= Fort Lauderdale Swap Shop =

Indoor and outdoor flea market featuring a drive-in theater in Fort Lauderdale, Florida

The Fort Lauderdale Swap Shop is an 80 acre indoor and outdoor flea market, featuring a 14-screen drive-in theater in Fort Lauderdale, Florida. From 1989–2006 the Hanneford Family Circus performed daily (except Tuesdays) in the Swap Shop food court, entertaining the roughly 12 million people who visit each year.

==History==
On November 22, 1963, Betty and Preston Henn opened the Thunderbird Drive-in Theater. In the beginning, there was one screen (was in use as Screen 9) — and a reputation for showing adult movies, which concerned passing motorists. Initially the parking lot was divided by a fence to divide the white customers from the African American customers.

After a 1966 trip to the American West Coast, Henn decided to add a flea market, allowing the region to have a collective rummage sale and encouraging the start of many small businesses in southeastern Florida. The addition ushered in a period of expansion (to 11 screens by 1980) and increased popularity.

An outdoor food court was added in 1979; a decade later, a stage was added and the food court was enclosed and air conditioned. Initially, the circus shared the stage with 1960s and 1970s pop and country acts, most notably K.C. and the Sunshine Band, Willie Nelson, Loretta Lynn and Three Dog Night.

Expansion continued into the 1990s, when Screens 12 and 13 were put into use, and into 2005, when the former Thunderbird Drive-in started projecting onto its fourteenth screen. On October 24, 2005, Hurricane Wilma damaged several of the screens, currently only 13 of the 14 are in use.

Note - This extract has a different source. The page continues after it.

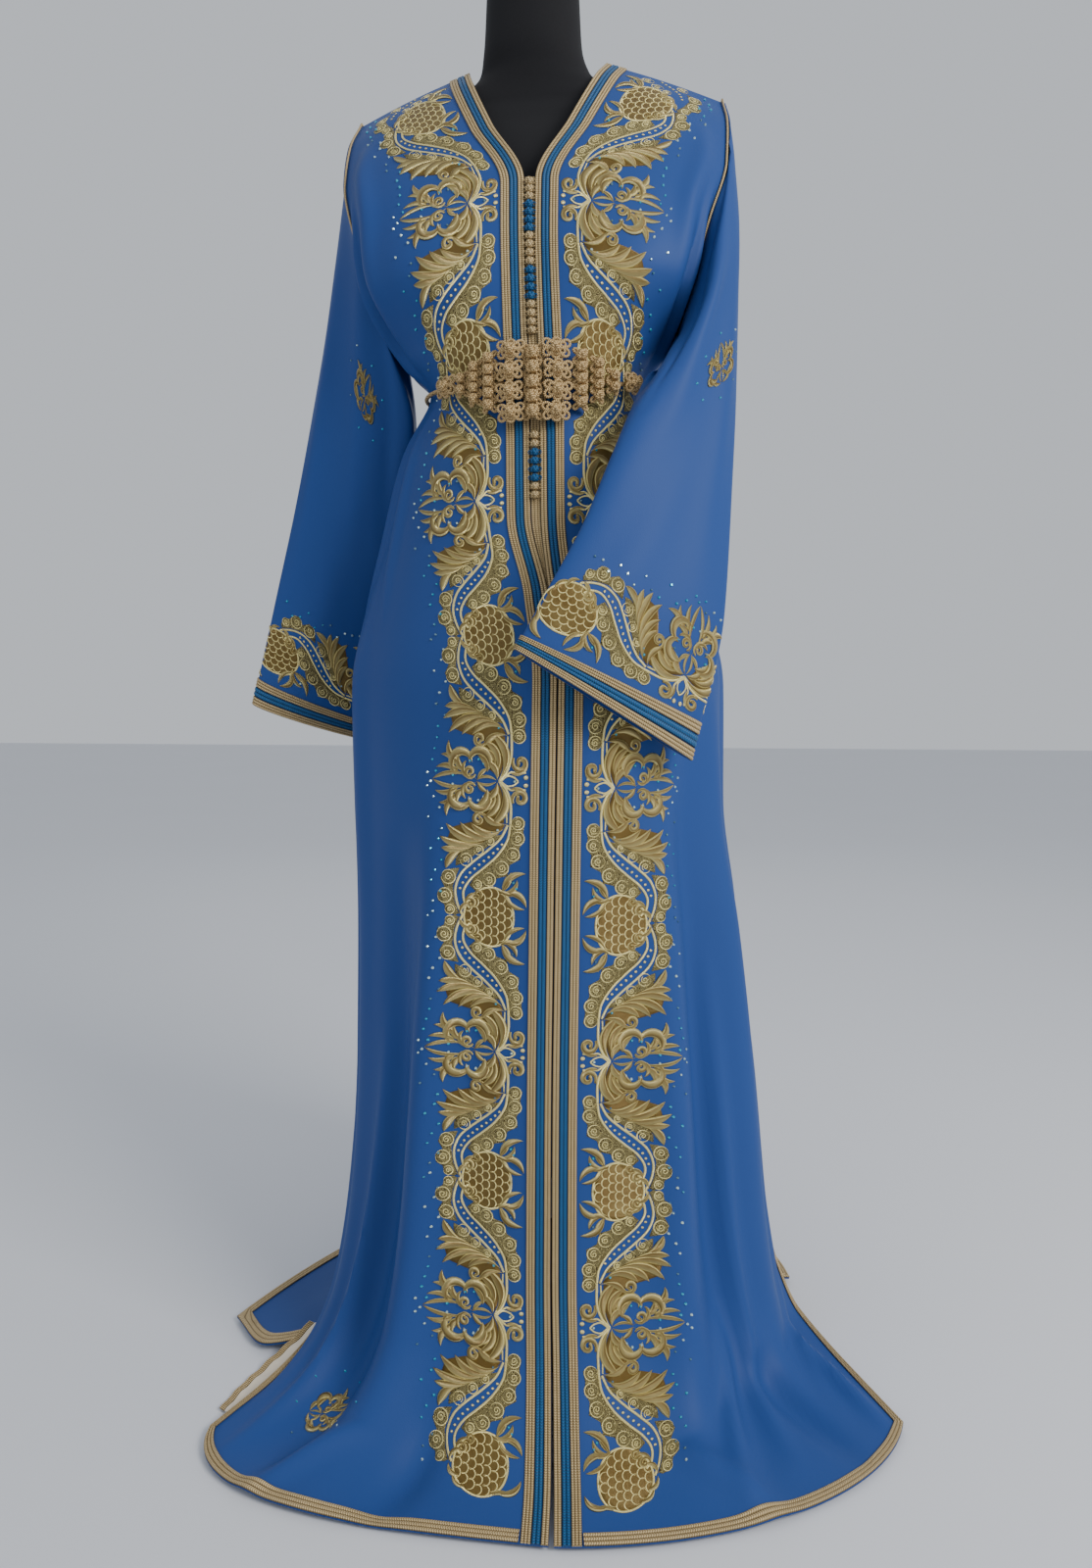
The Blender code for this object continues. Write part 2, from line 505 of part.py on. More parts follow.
def sleeve_rows(side):
    """Places along the sleeve: the last four are the edges of the cuff braids."""
    length = np.linalg.norm(sleeve_point(side, 0.25, CUFF) - sleeve_point(side, 0.25, CUFF - 1))
    bands = [CUFF - (CUFF_BAND + SEAM) * k / length for k in (3, 2, 1)]
    return SLEEVE_ROWS + bands + [float(CUFF)]


def sleeve(side):
    turns = [k / SLEEVE_SIDES for k in range(SLEEVE_SIDES)]
    rows = sleeve_rows(side)
    outer = [[sleeve_point(side, u, t) for u in turns] for t in rows]
    inner = [[sleeve_point(side, u, t, -WALL) for u in turns] for t in rows]
    return shell("sleeve_" + side, outer, inner, "cloth", wrap=True)


def cuff_bands(side):
    length = np.linalg.norm(sleeve_point(side, 0.25, CUFF) - sleeve_point(side, 0.25, CUFF - 1))
    turns = [k / SLEEVE_SIDES for k in range(SLEEVE_SIDES)]
    for k, (label, colour) in enumerate((("gold_edge", "gold"), ("blue", "blue"), ("gold_top", "gold"))):
        low = CUFF - (CUFF_BAND + SEAM) * k / length
        high = low - CUFF_BAND / length
        grids = [[[sleeve_point(side, u, t, lift) for u in turns] for t in (high, low)]
                 for lift in (LIFT + BRAID, LIFT)]
        shell("cuff_%s_%s" % (label, side), grids[0], grids[1], colour, wrap=True)


# ---------------------------------------------------------------- braids
def front_braid(name, panel, start, width, colour):
    rows = FRONT_ROWS
    grids = [[[on_panel(panel, share_at(panel, t, d), t, lift) for d in (start, start + width)] for t in rows]
             for lift in (LIFT + BRAID, LIFT)]
    return shell(name, grids[0], grids[1], colour)


def hem_pair(panel, s, lift):
    """The hem braid's two edges at one place: the hem, and a braid's width straight up the cloth."""
    edge, above = (np.array(on_panel(panel, s, t, lift)) for t in (HEM, HEM_ROW[panel]))
    return [edge, edge + unit(above - edge) * HEM_BRAID]


def slit_pair(panel, way, t, lift):
    """The same braid's two edges where it climbs the side slit."""
    return [on_panel(panel, way, t, lift), on_panel(panel, way * share_at(panel, t, -HEM_BRAID), t, lift)]


def corner_pairs(panel, way, lift):
    """From the hem round the corner to the slit."""
    turn = hem_pair(panel, way * share_at(panel, HEM, -HEM_BRAID), lift)
    return [turn, [on_panel(panel, way, HEM, lift), turn[1]]]


def hem_braid(name, panel):
    grids = []
    for lift in (HEM_LIFT + BRAID, HEM_LIFT):
        start = share_at(panel, HEM, PLACKET + 0.002)
        grid = [hem_pair(panel, s, lift) for s in [start] + FRONT_SHARES] + corner_pairs(panel, 1.0, lift)
        grids.append(grid + [slit_pair(panel, 1.0, t, lift) for t in [HEM_ROW[panel]] + SLIT_ROWS])
    return shell(name, grids[0], grids[1], "gold")


def back_hem_braid():
    grids = []
    for lift in (HEM_LIFT + BRAID, HEM_LIFT):
        climb = [HEM_ROW["back"]] + SLIT_ROWS
        grid = [slit_pair("back", -1.0, t, lift) for t in reversed(climb)]
        grid += reversed(corner_pairs("back", -1.0, lift))
        shares = [-k for k in reversed(BACK_SHARES[1:])] + [0.0] + BACK_SHARES[1:]
        grid += [hem_pair("back", s, lift) for s in shares] + corner_pairs("back", 1.0, lift)
        grids.append(grid + [slit_pair("back", 1.0, t, lift) for t in climb])
    return shell("hem_braid_back", grids[0], grids[1], "gold")


def back_neck_braid(name, tree, start, width, colour):
    """A band round the back of the neck, laid on the back panel."""
    rows = []
    for k in range(NECK_STEPS + 1):
        a = math.radians(NECK_REACH * (2 * k / NECK_STEPS - 1))
        edge = np.array([NECK_POINT[0] * math.sin(a),
                         NECK_POINT[1] + (BACK[0].mid_y - NECK_POINT[1]) * math.cos(a),
                         BACK[0].mid_z + (NECK_POINT[2] - BACK[0].mid_z) * (1 - math.cos(a))])
        away = unit(np.array([math.sin(a) * 0.7, max(math.cos(a), 0.0), -0.55]))
        pair = []
        for d in (start, start + width):
            place, normal, _, _ = tree.find_nearest(Vector(edge + away * d))
            if normal.dot(Vector(away + np.array([0, 0, 1.2]))) < 0:
                normal = -normal
            pair.append((np.array(place), np.array(normal)))
        rows.append(pair)
    grids = [[[p + n * lift for p, n in pair] for pair in rows] for lift in (NECK_LIFT + BRAID, NECK_LIFT)]
    return shell(name, grids[0], grids[1], colour)


def armhole_piping(side):
    points = []
    for k in range(-PIPING_STEPS, PIPING_STEPS + 1):
        t = UNDERARM * PIPING_REACH * abs(k) / PIPING_STEPS
        panel = ("front_" + side) if k >= 0 else "back"
        s = share_at(panel, t, -PIPING * 2)
        if panel == "back" and side == "right":
            s = -s
        ridge = PIPING if k == 0 else 0.0
        points.append(on_panel(panel, s, t, PIPING + LIFT + ridge * 0.8))
    return tube("piping_" + side, points, [PIPING] * len(points), 5, "gold")


# ---------------------------------------------------------------- buttons and belt
def front_line(z):
    """A point of the front's centre line, and the way it faces."""
    ts = np.linspace(0, HEM, 361)
    best = min(ts, key=lambda t: abs(smooth(FRONT, t).in_z - z))
    row = smooth(FRONT, best)
    return np.array([row.mid_x, row.in_y, z]), best


def beads(name, points, radius, colour, sides=6):
    """A column of touching balls, one body: each ball is two rings, with a waist between two balls."""
    path, radii = [], []
    profile = ((-0.48, 0.45), (-0.22, 0.97), (0.22, 0.97))
    count = len(points)
    for i, point in enumerate(points):
        ahead = points[i + 1] - point if i + 1 < count else point - points[i - 1]
        for place, size in profile:
            path.append(point + ahead * place)
            radii.append(radius * size)
        if i + 1 == count:
            path.append(point + ahead * 0.48)
            radii.append(radius * 0.45)
    return tube(name, path, radii, sides, colour)


def button_run(run):
    points = []
    for k in range(run.count):
        z = run.top - BUTTON_PITCH * k
        place, _ = front_line(z)
        points.append(place + np.array([0.0, -(LIFT + BRAID + 0.0006), 0.0]))
    gap = 0.0006 / BUTTON_PITCH
    middle = sum(points) / len(points)
    points = [middle + (p - middle) * (1 - gap) for p in points]
    return beads(run.name, points, BUTTON_RADIUS, run.colour)


def waist_point(angle, lift):
    """A point round the waist, angle 0 at the front, going to the wearer's left."""
    t = 6.0
    a = (angle + 180) % 360 - 180
    if abs(a) <= 90:
        panel = "front_left" if a >= 0 else "front_right"
        point, normal = bare(panel, abs(a) / 90, t), outward(panel, abs(a) / 90, t)
    else:
        s = math.copysign(1 - (abs(a) - 90) / 90, a)
        point, normal = bare("back", s, t), outward("back", s, t)
    return point + normal * lift


def belt_cord():
    points = []
    for k in range(36):
        angle = 360 * k / 36
        front = max(0.0, math.cos(math.radians(angle)))
        points.append(waist_point(angle, BELT_CORD + 0.0010 + 0.0042 * front ** 0.5))
    return tube("belt_cord", points, [BELT_CORD] * len(points), 5, "belt", closed=True)


def plaque_point(across_x, up, lift):
    """A point in front of the waist on the plaque's own curved face."""
    centre = FRONT[6].mid_x
    x = centre + across_x
    width = (FRONT[6].left_x if across_x >= 0 else FRONT[6].right_x) - centre
    share = min(abs(across_x / width), 0.95)
    y = FRONT[6].in_y * math.sqrt(1 - share ** 2)
    slope = share / math.sqrt(1 - share ** 2) * FRONT[6].in_y / width
    normal = unit(np.array([-slope, -1.0, 0.0]))
    return np.array([x, y, 1.093 + 0.012 * share + up]) + normal * lift, normal


def flower_knot(knot):
    """A four-loop knot: a round lobed button with a raised middle."""
    centre, normal = plaque_point(knot.across, knot.up, PLAQUE_LIFT)
    side = unit(np.cross((0, 0, 1.0), normal))
    up = np.cross(normal, side)
    sides = 12
    rings = [(-0.0036, 0.60), (-0.0018, 0.96), (0.0018, 0.92), (0.0038, 0.40)]
    verts, faces = [], []
    for depth, size in rings:
        for k in range(sides):
            a = 2 * math.pi * k / sides
            lobe = 1.0 - 0.16 * (1 - abs(math.cos(2 * a)))
            r = knot.radius * size * lobe
            verts.append(centre + normal * depth + side * (r * math.cos(a)) + up * (r * math.sin(a)))
    for i in range(len(rings) - 1):
        for k in range(sides):
            m = (k + 1) % sides
            faces.append((i * sides + k, i * sides + m, (i + 1) * sides + m, (i + 1) * sides + k))
    faces.append(tuple(reversed(range(sides))))
    faces.append(tuple((len(rings) - 1) * sides + k for k in range(sides)))
    return add_object(knot.name, verts, faces, "belt")


def bead_column(column):
    points = []
    for k in range(column.count):
        up = column.height * (0.5 - k / (column.count - 1)) * (1 - 1 / column.count)
        points.append(plaque_point(column.across, up, PLAQUE_LIFT)[0])
    return beads(column.name, points, column.radius, "belt")


# ---------------------------------------------------------------- lining that shows at the right slit
def lining():
    """A corner of the satin lining, on the floor past the right front's slit, with its own braid."""
    rows_t = [15.6, 16.0, 16.4, 16.8, 17.2, 17.6]
    reach = (-0.016, 0.000, 0.012, 0.024)
    cloth, edge = [], []
    for i, t in enumerate(rows_t):
        rail = bare("front_right", 1.0, t)
        ahead = unit(bare("front_right", 1.0, min(t + 0.1, HEM)) - bare("front_right", 1.0, t - 0.1))
        out = unit(np.cross(ahead, (0, 0, 1.0)))
        if out[0] > 0:
            out = -out
        spread = 0.35 + 0.65 * math.sin(math.pi * (i + 0.6) / len(rows_t))
        line = []
        for r in reach:
            place = rail + out * (r * (spread if r > 0 else 1.0))
            place[2] = max(rail[2] - 0.0046 - 0.25 * max(r, 0.0), 0.0024)
            line.append(place)
        cloth.append(line)
        border = [line[-1] + out * 0.0010, line[-1] + out * 0.0085]
        for place in border:
            place[2] = max(line[-1][2] - 0.0004, 0.0024)
        edge.append(border)
    for name, grid, thick, colour in (("lining", cloth, 0.0010, "lining"), ("lining_braid", edge, BRAID, "gold")):
        top = [[p + np.array([0, 0, thick / 2]) for p in line] for line in grid]
        low = [[p - np.array([0, 0, thick / 2]) for p in line] for line in grid]
        shell(name, top, low, colour)


# ---------------------------------------------------------------- dress form
def torso():
    verts, faces = [], []
    for row in TORSO:
        for k in range(FORM_SIDES):
            a = 2 * math.pi * k / FORM_SIDES
            depth = row.front if math.sin(a) < 0 else row.back
            verts.append((row.mid_x + row.half_width * math.cos(a), depth * math.sin(a) + 0.004, row.z))
    for i in range(len(TORSO) - 1):
        for k in range(FORM_SIDES):
            m = (k + 1) % FORM_SIDES
            a, b = i * FORM_SIDES, (i + 1) * FORM_SIDES
            faces.append((a + k, a + m, b + m, b + k))
    faces.append(tuple(reversed(range(FORM_SIDES))))
    faces.append(tuple((len(TORSO) - 1) * FORM_SIDES + k for k in range(FORM_SIDES)))
    return add_object("form_torso", verts, faces, "form")


def turned(name, x, y, profile, colour, sides=32):
    """A round piece: profile is a list of (radius, z), from its lowest ring to its highest."""
    path = [(x, y, z) for _, z in profile]
    verts, faces = [], []
    for radius, z in profile:
        verts += [(x + radius * math.cos(2 * math.pi * k / sides), y + radius * math.sin(2 * math.pi * k / sides), z)
                  for k in range(sides)]
    for i in range(len(path) - 1):
        for k in range(sides):
            m = (k + 1) % sides
            faces.append((i * sides + k, i * sides + m, (i + 1) * sides + m, (i + 1) * sides + k))
    faces.append(tuple(reversed(range(sides))))
    faces.append(tuple((len(path) - 1) * sides + k for k in range(sides)))
    return add_object(name, verts, faces, colour)


def stand():
    top = TORSO[-1].z
    turned("neck_cap", TORSO[-1].mid_x, 0.002, [(0.046, top + 0.0004), (0.051, top + 0.004), (0.049, top + 0.010),
                                     (0.040, top + 0.014)], "stand")
    turned("pole", 0.0, 0.0, [(POLE_RADIUS, BASE_HEIGHT + 0.0062), (POLE_RADIUS, TORSO[0].z - 0.0004)], "stand", 20)
    turned("base", 0.0, 0.0, [(BASE_RADIUS, 0.0), (BASE_RADIUS, BASE_HEIGHT * 0.6), (BASE_RADIUS - 0.008, BASE_HEIGHT),
                              (0.030, BASE_HEIGHT + 0.001), (0.026, BASE_HEIGHT + 0.006)], "stand")


# ---------------------------------------------------------------- build
def clear_scene():
    for obj in list(bpy.data.objects):
        bpy.data.objects.remove(obj, do_unlink=True)


def build():
    clear_scene()
    for side in ("left", "right"):
        panel = "front_" + side
        front_panel(panel)
        place = 0.0
        for label, width, colour in (("gold_inner", GOLD_INNER, "gold"), ("blue", BLUE, "blue"),
                                     ("gold_outer", GOLD_OUTER, "gold")):
            front_braid("braid_%s_%s" % (label, side), panel, place, width, colour)
            place += width + SEAM
        hem_braid("hem_braid_" + side, panel)
        sleeve(side)
        cuff_bands(side)
        armhole_piping(side)
    tree = surface_tree(back_panel())
    place = 0.0
    for label, width, colour in (("gold_inner", GOLD_INNER, "gold"), ("blue", BLUE, "blue"),
                                 ("gold_outer", GOLD_OUTER, "gold")):
        back_neck_braid("neck_braid_" + label, tree, place, width, colour)
        place += width + SEAM
    back_hem_braid()
    for run in BUTTON_RUNS:
        button_run(run)
    belt_cord()
    for knot in KNOTS:
        flower_knot(knot)
    for column in BEAD_COLUMNS:
        bead_column(column)
    lining()
    torso()
    stand()


build()
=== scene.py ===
"""Looks of a Moroccan kaftan on its dress form.

The cloth, the figured embroidery, the braids, the knotted buttons and belt, the form and the light.
Frame: metres, +Z up, -Y is the front of the garment, the wearer's left lies towards +X. Embroidery is
drawn flat in millimetres (across the band, along the band) and then laid on the cloth.
"""
import math
from collections import namedtuple

import bpy
import numpy as np
from bpy.props import FloatProperty, FloatVectorProperty, IntProperty, PointerProperty
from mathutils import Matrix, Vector
from mathutils.bvhtree import BVHTree
from mathutils.geometry import delaunay_2d_cdt


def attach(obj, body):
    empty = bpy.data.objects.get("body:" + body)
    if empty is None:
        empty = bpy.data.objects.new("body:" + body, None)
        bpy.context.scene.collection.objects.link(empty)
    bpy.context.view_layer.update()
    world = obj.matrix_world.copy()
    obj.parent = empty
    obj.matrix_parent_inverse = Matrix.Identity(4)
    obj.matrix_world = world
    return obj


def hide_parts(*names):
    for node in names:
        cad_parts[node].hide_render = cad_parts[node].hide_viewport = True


bl_info = {
    "name": "Moroccan Kaftan",
    "version": (1, 0, 0),
    "blender": (4, 5, 0),
    "location": "View3D > Sidebar > Kaftan",
    "description": "An embroidered kaftan with braids, knotted buttons and a knotted belt, on a dress form",
    "category": "Add Mesh",
}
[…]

In addition to the Fort Lauderdale Swap Shop, the Henns own and operated three others, the Margate Swap Shop (which closed in 2007), the Lake Worth Swap Shop and Drive-in and Tampa Fun-Lan Swap Shop and Drive-in which closed in 2021. The drive in at the Fort Lauderdale location closed in 2023 after a suspicious fire burned screen 5, but the flea market is still in operation.

The Lake Worth Swap Shop is open as of September 2025, but is scheduled to be closed by the City of Palm Springs by the end of the month.